Abd El Kader hadn't been expected to run at all after a poor showing at Lincoln the previous week and was considered a slightly fortunate winner, having survived smashing through the final hurdle, which then swung back so violently it hit Sir John mid flight when about to lay down his challenge, causing the eventual third placed to be almost brought down and unable to regain his momentum. Jockey Johhny Ryan would recall that his mount was full of running and was about to overhaul the eventual winner when the incident occurred. Owner, Lord Waterford was first to console him, saying "Well done Johnny! Better luck next time."

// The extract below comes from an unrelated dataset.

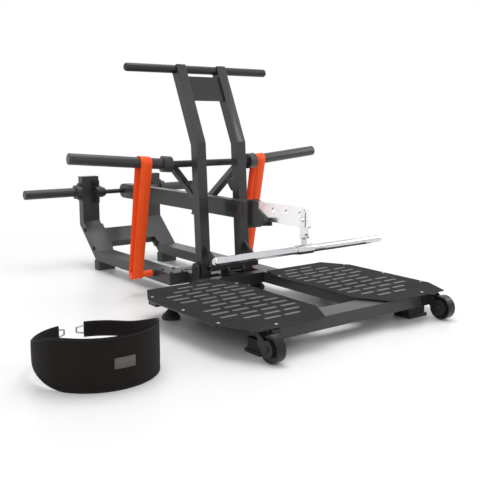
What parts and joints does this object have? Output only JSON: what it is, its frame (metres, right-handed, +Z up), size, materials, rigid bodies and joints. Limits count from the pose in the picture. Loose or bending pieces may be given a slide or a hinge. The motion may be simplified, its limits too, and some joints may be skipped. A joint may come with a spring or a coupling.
{
  "type": "belt squat machine",
  "caption": "Plate-loaded belt squat machine: a hinged lever arm on a welded frame, with a split standing platform, leaning handle frame, stretch bands and a hip belt.",
  "frame": {"origin": "on the floor, under the middle of the box round the whole set, belt included", "axes": "+X to the right of someone on the platform facing the handles, +Y from the platform to the pivot, +Z up"},
  "size_m": [1.8818, 2.039, 1.0751],
  "materials": {
    "powder": "satin dark grey powder coat",
    "black": "satin black powder coat",
    "polished": "polished steel plate",
    "chrome": "bright chrome plate",
    "rubber": "black moulded rubber",
    "tyre": "black solid wheel",
    "band": "matte orange latex",
    "nylon": "black woven belt"
  },
  "bodies": {
    "frame": {"rear_frame_left": "powder", "rear_frame_right": "powder", "rear_crossbeam": "powder", "base_crossbeam": "powder", "foot_beam": "powder", "platform_neck": "powder", "platform_side_neck": "powder", "upright_left": "powder", "upright_right": "powder", "handle_bar": "black", "badge_plate": "black", "latch_bracket": "black", "rest_post": "powder", "rest_bumper": "rubber", "bearing_left": "black", "bearing_right": "black", "plate_horn_left": "powder", "plate_horn_right": "powder", "platform_rear_beam": "black", "platform_side_beam_left": "powder", "platform_side_beam_right": "powder", "platform_front_beam": "powder", "platform_plate_left": "black", "platform_plate_right": "black", "platform_edge_rail_left": "powder", "platform_edge_rail_right": "powder", "front_foot_left": "rubber", "front_foot_right": "rubber", "rear_foot_left": "rubber", "rear_foot_right": "rubber", "levelling_foot_left": "rubber", "levelling_foot_right": "rubber", "neck_foot_left": "rubber", "neck_foot_right": "rubber", "wheel_fork_left": "black", "wheel_fork_right": "black", "band_left": "band", "band_right": "band"},
    "arm": {"lever_beam": "powder", "pivot_shaft": "black", "crossbar": "powder", "sleeve_left": "powder", "sleeve_right": "powder", "brace_left": "powder", "brace_right": "powder", "front_bracket": "black", "extension_plate": "polished"},
    "pin": {"lock_pin": "black"},
    "hanger": {"hanger_strap_left": "chrome", "hanger_strap_right": "chrome", "hanger_pin": "chrome", "swivel_pin": "chrome"},
    "bar": {"bar_clamp": "chrome", "chrome_bar": "chrome"},
    "wheel_l": {"wheel_left": "tyre"},
    "wheel_r": {"wheel_right": "tyre"},
    "belt": {"belt_panel": "nylon"},
    "ring_l": {"belt_ring_left": "chrome"},
    "ring_r": {"belt_ring_right": "chrome"}
  },
  "joints": [
    {"name": "arm_pivot", "type": "hinge", "parent": "frame", "child": "arm", "pos_m": [0.2381, 0.9075, 0.419], "axis": [-1, 0, 0], "range_deg": [0, 26], "deforming": ["band_left", "band_right"]},
    {"name": "pin_pull", "type": "slide", "parent": "arm", "child": "pin", "axis": [-1, 0, 0], "range_m": [0, 0.025]},
    {"name": "hanger_swing", "type": "hinge", "parent": "arm", "child": "hanger", "pos_m": [0.2381, -0.6145, 0.418], "axis": [1, 0, 0], "range_deg": [-35, 35]},
    {"name": "bar_swing", "type": "hinge", "parent": "hanger", "child": "bar", "pos_m": [0.2381, -0.6145, 0.346], "axis": [1, 0, 0], "range_deg": [-60, 60]},
    {"name": "wheel_left_spin", "type": "hinge", "parent": "frame", "child": "wheel_l", "pos_m": [-0.2189, -0.9695, 0.0515], "axis": [1, 0, 0], "continuous": true},
    {"name": "wheel_right_spin", "type": "hinge", "parent": "frame", "child": "wheel_r", "pos_m": [0.6951, -0.9695, 0.0515], "axis": [1, 0, 0], "continuous": true},
    {"name": "belt_lift", "type": "slide", "parent": "frame", "child": "belt", "axis": [0, 0, 1], "range_m": [0, 0.3]},
    {"name": "ring_left_turn", "type": "hinge", "parent": "belt", "child": "ring_l", "pos_m": [-0.7949, -0.4835, 0.086], "axis": [0, 0, 1], "range_deg": [-60, 60]},
    {"name": "ring_right_turn", "type": "hinge", "parent": "belt", "child": "ring_r", "pos_m": [-0.6689, -0.4835, 0.086], "axis": [0, 0, 1], "range_deg": [-60, 60]}
  ]
}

Eventual runner up, The Knight of Gwynne was also considered hugely unfortunate when it was discovered the horse had broken down on the run in, yet was still nursed to within half a length of the winner by Denny Wynne.

Winning owner, Joe Osborne responded to suggestions that his horse had been fortunate by stating that 'Little Ab' had cut down one of the "best fields of horses that ever started a Grand National."

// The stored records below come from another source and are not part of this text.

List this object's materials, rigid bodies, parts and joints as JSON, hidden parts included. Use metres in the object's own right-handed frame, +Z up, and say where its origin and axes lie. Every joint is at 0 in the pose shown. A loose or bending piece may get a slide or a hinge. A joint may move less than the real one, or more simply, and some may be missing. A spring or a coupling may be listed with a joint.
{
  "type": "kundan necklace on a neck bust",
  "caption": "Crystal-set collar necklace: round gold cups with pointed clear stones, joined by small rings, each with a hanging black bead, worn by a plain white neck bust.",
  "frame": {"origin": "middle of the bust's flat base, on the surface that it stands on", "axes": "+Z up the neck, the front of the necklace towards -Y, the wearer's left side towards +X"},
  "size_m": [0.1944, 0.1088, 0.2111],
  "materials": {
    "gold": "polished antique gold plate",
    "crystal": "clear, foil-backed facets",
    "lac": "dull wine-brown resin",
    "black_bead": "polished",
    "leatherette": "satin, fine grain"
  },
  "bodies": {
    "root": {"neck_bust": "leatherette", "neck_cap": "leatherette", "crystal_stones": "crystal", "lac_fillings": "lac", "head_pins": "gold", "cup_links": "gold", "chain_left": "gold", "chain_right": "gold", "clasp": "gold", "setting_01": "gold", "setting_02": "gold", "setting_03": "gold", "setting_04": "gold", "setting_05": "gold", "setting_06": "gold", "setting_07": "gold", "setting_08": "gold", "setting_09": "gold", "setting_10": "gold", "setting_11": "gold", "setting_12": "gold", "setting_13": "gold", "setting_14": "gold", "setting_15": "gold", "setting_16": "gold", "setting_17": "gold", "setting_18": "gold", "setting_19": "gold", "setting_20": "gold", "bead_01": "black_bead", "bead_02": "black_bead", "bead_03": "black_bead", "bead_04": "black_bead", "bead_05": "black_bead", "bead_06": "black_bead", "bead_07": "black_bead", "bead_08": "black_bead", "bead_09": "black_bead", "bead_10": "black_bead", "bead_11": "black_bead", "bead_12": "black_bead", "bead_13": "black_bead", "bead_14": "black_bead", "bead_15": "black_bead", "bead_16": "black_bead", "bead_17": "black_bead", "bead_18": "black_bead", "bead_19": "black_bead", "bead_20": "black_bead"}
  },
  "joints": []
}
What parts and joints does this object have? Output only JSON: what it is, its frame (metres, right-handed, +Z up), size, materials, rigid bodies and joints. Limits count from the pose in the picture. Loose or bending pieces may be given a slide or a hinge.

The remainder of the horses returned to the stables unscathed, much to the praise of the press after six horses had been killed in the previous two renewals. However, Bristol based jockey, James Daly [sometimes referred to as Dally] suffered a broken thigh when Rainbow crashed into a stone gatepost along the Canal side, and was taken by cab to the Liverpool infirmary. The post would be removed from the course in time for the race in 1851 Contrary to some early reports, Spring buck's rider, Smith, along with all the other jockeys, returned uninjured, while a subscription for Daly's wife and family was immediately set up by Newcombe Mason, which received several contributions.